Social class is consistently identified by researchers as being a major determinant of success or otherwise in schools. That is hardly a revelation when the entire system is disproportionately weighed down by the middle classes who got a good deal out of school themselves and naturally have a vested interest in maintaining the status quo. Diversity training appears not to have stretched to challenging class based value judgments, and non middle class families are generally held to lack commitment to their children’s education when, in common with many middle class parents, it is school which they find of little value.

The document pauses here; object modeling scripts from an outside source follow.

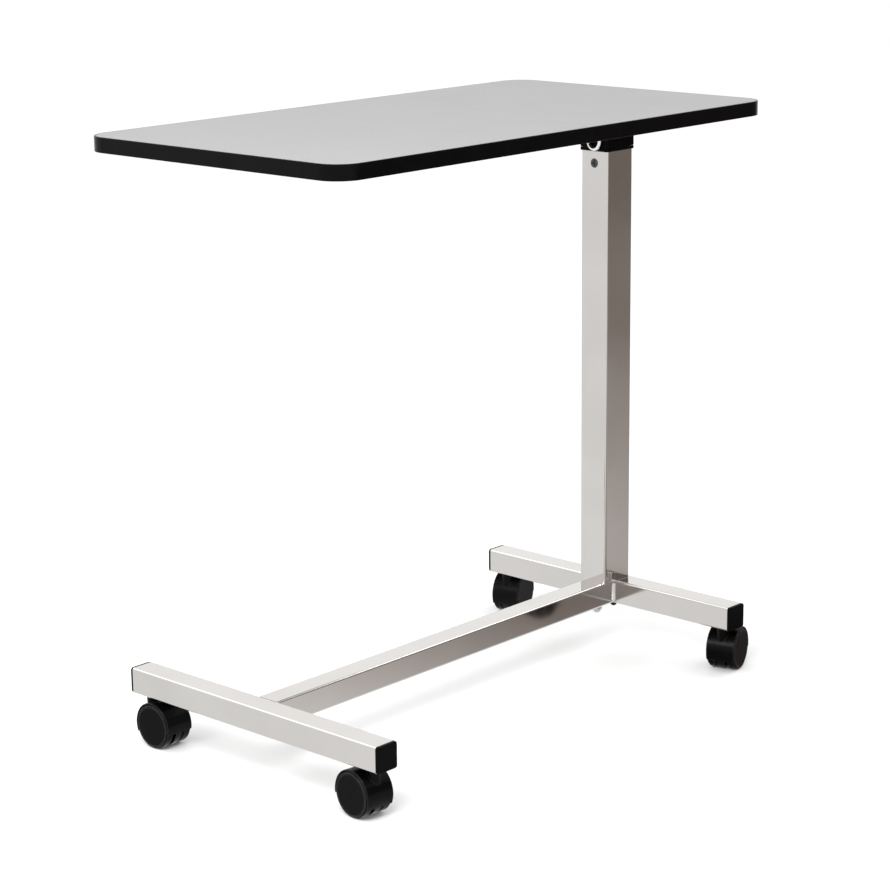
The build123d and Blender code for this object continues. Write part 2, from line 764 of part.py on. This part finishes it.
SINGLE_NODES = [
    tabletop_core,
    tabletop_laminate,
    tabletop_backer,
    tabletop_edge_moulding,
    support_plate,
    top_screws,
    inner_column,
    lower_glide,
    head_collar,
    rod_bridge,
    rod_nut,
    gas_spring_rod,
    gas_spring_piston,
    release_pin,
    release_pivot_pin,
    release_lever,
    release_bail,
    outer_column,
    guide_bush,
    bush_screws,
    gas_spring_cylinder,
    gas_spring_guide,
    foot_plug,
    foot_studs,
    foot_washers,
    front_foot_nut,
    rear_foot_nut,
    foot_keys,
    base_spine,
    front_crossbar,
    rear_crossbar,
    base_welds,
    end_caps,
    caster_sockets,
    caster_stems,
]


def all_nodes():
    """Every node's name with its solid or list of solids."""
    nodes = {make.__name__: make() for make in SINGLE_NODES}
    nodes["support_rail_left"] = support_rail(1)
    nodes["support_rail_right"] = support_rail(-1)
    for name in CASTERS:
        nodes[f"caster_{name}_body"] = at_caster(name, caster_body())
        nodes[f"caster_{name}_axle"] = at_caster(name, caster_axle())
        nodes[f"caster_{name}_wheel_left"] = at_caster(name, caster_wheel(1))
        nodes[f"caster_{name}_wheel_right"] = at_caster(name, caster_wheel(-1))
    return nodes


os.makedirs("parts", exist_ok=True)
for node, made in all_nodes().items():
    shape = Compound(children=made) if isinstance(made, list) else made
    export_step(shape, f"parts/{node}.step")
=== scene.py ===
import json
import math
import random

import bmesh
import bpy
from mathutils import Matrix, Vector


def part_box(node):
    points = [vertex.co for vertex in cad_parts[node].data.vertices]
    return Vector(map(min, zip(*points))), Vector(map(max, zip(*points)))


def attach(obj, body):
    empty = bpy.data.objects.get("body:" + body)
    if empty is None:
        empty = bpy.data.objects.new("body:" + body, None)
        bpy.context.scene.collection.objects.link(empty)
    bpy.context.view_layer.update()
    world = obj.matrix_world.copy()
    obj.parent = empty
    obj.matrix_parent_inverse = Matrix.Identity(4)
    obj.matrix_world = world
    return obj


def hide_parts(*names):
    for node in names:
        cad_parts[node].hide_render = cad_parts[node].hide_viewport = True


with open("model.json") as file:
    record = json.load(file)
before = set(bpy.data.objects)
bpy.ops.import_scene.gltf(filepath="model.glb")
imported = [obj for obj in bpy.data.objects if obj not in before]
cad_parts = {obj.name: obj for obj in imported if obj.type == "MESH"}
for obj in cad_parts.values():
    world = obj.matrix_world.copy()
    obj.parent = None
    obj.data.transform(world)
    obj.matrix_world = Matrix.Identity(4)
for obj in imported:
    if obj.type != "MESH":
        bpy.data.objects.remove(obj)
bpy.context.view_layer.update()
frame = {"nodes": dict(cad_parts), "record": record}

# Looks of the overbed table: materials for the CAD nodes, a few meshed pieces, floor, light and camera.
# Metres, in the row frame: origin on the floor under the board's centre, +X towards the column.

SEED = 7
MM = 0.001
FLOOR_RADIUS = 22.0
CARD_TINT = (1.0, 1.12, 1.19)  # powers that turn a darker card tone slightly warm
nodes = frame["nodes"]


# ---- shader helpers ----


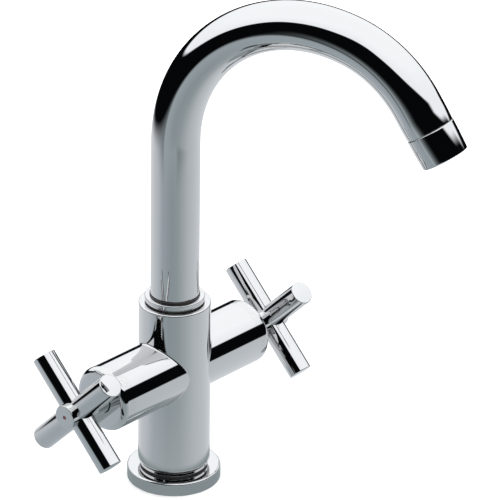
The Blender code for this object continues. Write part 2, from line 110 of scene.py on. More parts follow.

In terms of comparative educational outcomes, arguably the most significant research evidence in the UK has come from a study by Paula Rothermel, who found that home educated children from lower down the social pecking order performed better in standard tests than their middle class schooled counterparts, regardless of the qualifications or economic status of their parents. Given that such children are largely expected to underachieve within the school system, the findings came as a surprise to all but the home education community in which learning has never been limited to a classroom or set curriculum.

Fast forward 10 years from the afore-mentioned case studies and there is evidence of a substantial increase in the number of families from across the socio-economic spectrum who opt for home based education. While all home educating parents need considerable strength and resilience to overcome the many barriers placed in their path by those too blinkered to think outside the parameters of schooling, it is invariably their social class which will determine the level of obstruction they can expect to meet when they decide to educate their own children.

Perhaps one day the masses will wake up to the fact that learning is a natural process and the schooling system is simply a self serving bureaucracy which is no longer fit for its stated purpose. Meanwhile, the vested interests will continue to perpetuate the Big Lie that school is compulsory, most especially for those children it is already known to fail so spectacularly.